Should you be concerned about avian flu at your bird feeders?

Avian flu is highly unlikely to injure or kill your backyard birds or infect your feeders.

“Right now avian flu is not a major concern for us,” Tami Vogel of the Wildlife Rehabilitation Center of Minnesota said in late March.

“We’re not advising people to take down their bird feeders,” she said.

Commercial poultry farms in Minnesota—raising turkeys and chickens—have infected birds; they have the problems.

Wild birds are being infected, too, but only a handful from the metro area by the end of March — species included a crow, blue jay, mallard and wood duck, Vogel reports.

Wild waterfowl can carry the virus. It presents the most danger to domestic fowl.

Is it a danger to you? Rarely would there be transmission from the birds in your backyard to you or anyone else, according to Vogel.

“If ducks/geese congregate beneath your feeders you might want to consider making that area inaccessible in some way,” Vogel said.

She suggested that my wife and I stop scattering shelled corn in our back yard for visiting mallards, wood ducks and Canada geese, all three species high on the infection list.

That’s a “you never know” precaution, she said.

Also, now more than ever you should routinely clean feeders and bird baths.

How can you tell if the bird in question is ill? If it looks sick, it probably is sick, Vogel said. Look for lethargy and draining from the nares (nostrils).

Don’t try to help the bird, she told me. Call local animal control or the Minnesota Department of Conservation and ask for instructions. Follow protocols you are given for handling deceased birds.

The WRC is hoping municipalities have plans in place for how to handle sick/dying birds as well as dead birds.

In Minneapolis, people who encounter sick or injured wildlife should call 311 and request an animal control officer come out to assist, according to Casper Hill of the city communication department.

“It’s helpful if callers provide a good description of the animal and where it was last seen,” he wrote in an e-mail. “If able they could monitor the animal (from a distance) until an officer arrives.

“Deceased wild birds pose little risk to humans,” Hill wrote. But he offered this advice if you are to dispose of the dead bird yourself:

Use reasonable caution (wear gloves, use a shovel, wash hands for at least 20 seconds, etc.), he wrote. Out of the utmost caution, people can wash clothing and disinfect soles of shoes that may have come in contact with the deceased animal.

Disinfect shoes by spraying soles with a bleach solution (one part bleach, three parts water), letting them stand for 10 minutes, then wiping them off.

In Roseville, the rehab center at the end of March was accepting songbirds as patients, but not waterfowl, crows or blue jays.

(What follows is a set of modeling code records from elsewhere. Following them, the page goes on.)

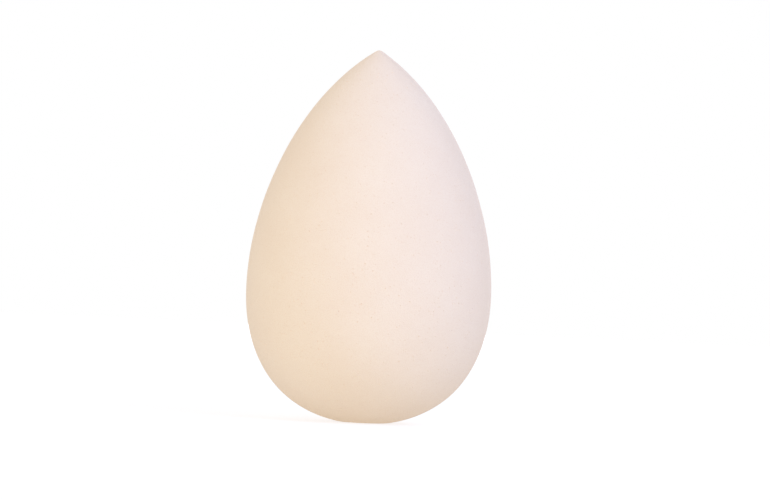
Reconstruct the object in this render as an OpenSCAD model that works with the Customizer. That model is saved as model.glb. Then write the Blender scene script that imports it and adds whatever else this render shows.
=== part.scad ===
// Teardrop makeup sponge. It is one moulding of soft polyurethane foam: a thin skin of
// fine cells that grew against the mould, wrapped all round a core of larger open cells.
// Millimetres, +Z up. The sponge stands on its blunt end with the tip up, and the origin
// is the middle of the seat, the small flat that the blunt end is pressed into.

/* [Body] */
// Height from the seat to the top of the tip
sponge_height = 60; // [52:1:74]
// Width across the belly, the widest place
belly_width = 39.5; // [34:0.2:48]
// Height of the belly above the seat
belly_height = 21.2; // [18:0.5:26]

/* [Tip] */
// Angle between the two sides where they meet at the tip
tip_angle = 114; // [96:1:126]
// Radius of the rounding on the tip
tip_radius = 0.9; // [0.5:0.1:2]

/* [Seat] */
// Depth to which the round blunt end is pressed flat where the sponge stands
seat_depth = 0.3; // [0.2:0.1:1.2]

/* [Foam] */
// Thickness of the fine-celled skin, the same all round
skin_thickness = 0.8; // [0.4:0.1:1.6]

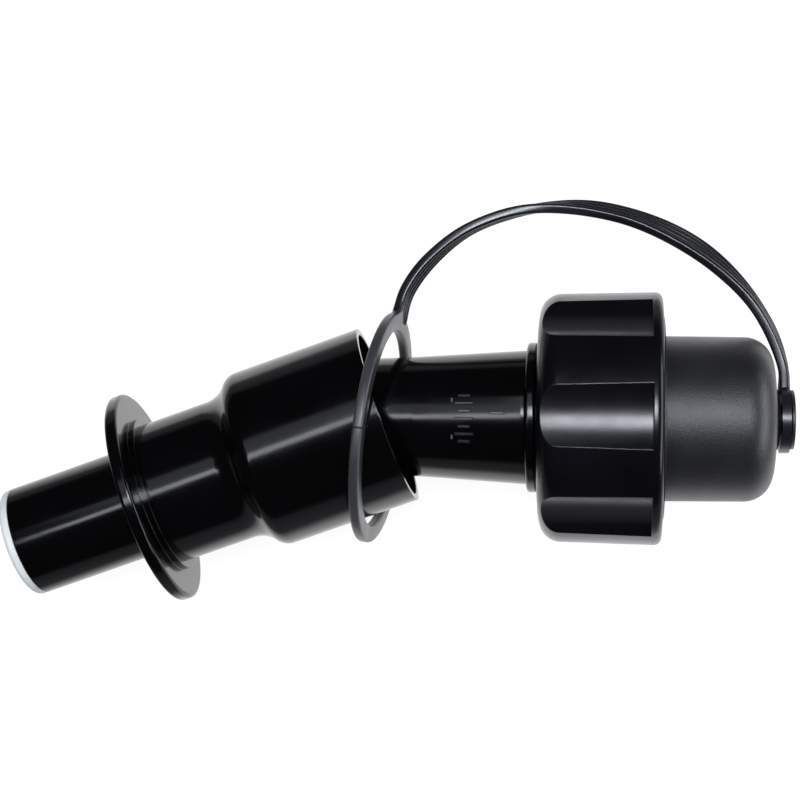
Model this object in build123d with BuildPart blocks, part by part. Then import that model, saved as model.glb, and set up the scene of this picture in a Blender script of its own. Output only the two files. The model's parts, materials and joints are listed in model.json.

It’s possible that an infected bird will show no sign of illness, according to the Animal and Plant Health Inspection Service (APHIS) of the US Department of Agriculture.

“The virus can spread through regular respiration (airborne), saliva, and through fecal matter. The virus can remain infectious on objects like feeders/seed, and bird baths,” the APHIS website says.

“We’re hoping to see an end of infections in the wild bird population by mid-to late June, but that is purely hope right now,” Vogel said.

“We don’t know how long the outbreak will last. It’s been in Europe for months,” she said.

As of March 28 the US Department of Agriculture listed the virus present in more than two dozen states and a half-dozen Canadian provinces. Most of the infected birds were ducks or geese. Trumpeter swans are listed as susceptible.

APHIS anticipates that additional avian influenza detections will occur as wild bird migration continues, according to its website.